If five block placeholders have one URL alias to lookup each, this will also be consolidated into a single database query, so it’s not restricted to listings, but any parts of the page that can be rendered independently and need to render links.

This is not actually doing anything asynchronously at all, instead it takes advantage of Fibers to consolidate information about multiple similar operations before they actually happen, then intercepts that process via multiple loading so that the individual operations never need to take place.

Crucially, this can happen on a completely cold cache. On the front page of the Umami demo install profile, it results in a reduction of 15 queries when caches are cold, with scope to improve further. This allows us to completely remove the path alias preload cache, conserving cache storage without losing the advantages of preloading in situations it helps with, while also reducing the number of individual path lookups on cold caches which was never possible before.

Drupal has a mature caching layer which prevents most of this work happening when caches are warm, but Fibers provides an opportunity to significantly improve performance when caches are cold too.

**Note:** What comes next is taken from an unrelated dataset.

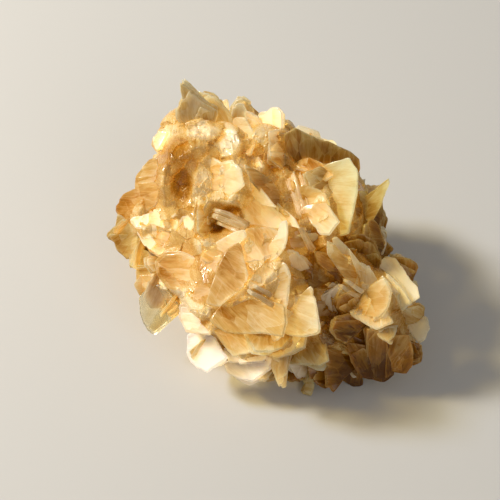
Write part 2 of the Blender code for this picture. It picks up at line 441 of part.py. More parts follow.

We can apply this concept to entity loading as well as path aliases, and there are other not-quite-async uses of Fibers in progress in Drupal core too, such as for cache warming during potential stampede situations.

While Drupal Core is making slow but steady progress to embrace this new capability in PHP, it may be that PHP gets more capabilities itself too, depending on the outcome of the True async RFC that’s currently under discussion.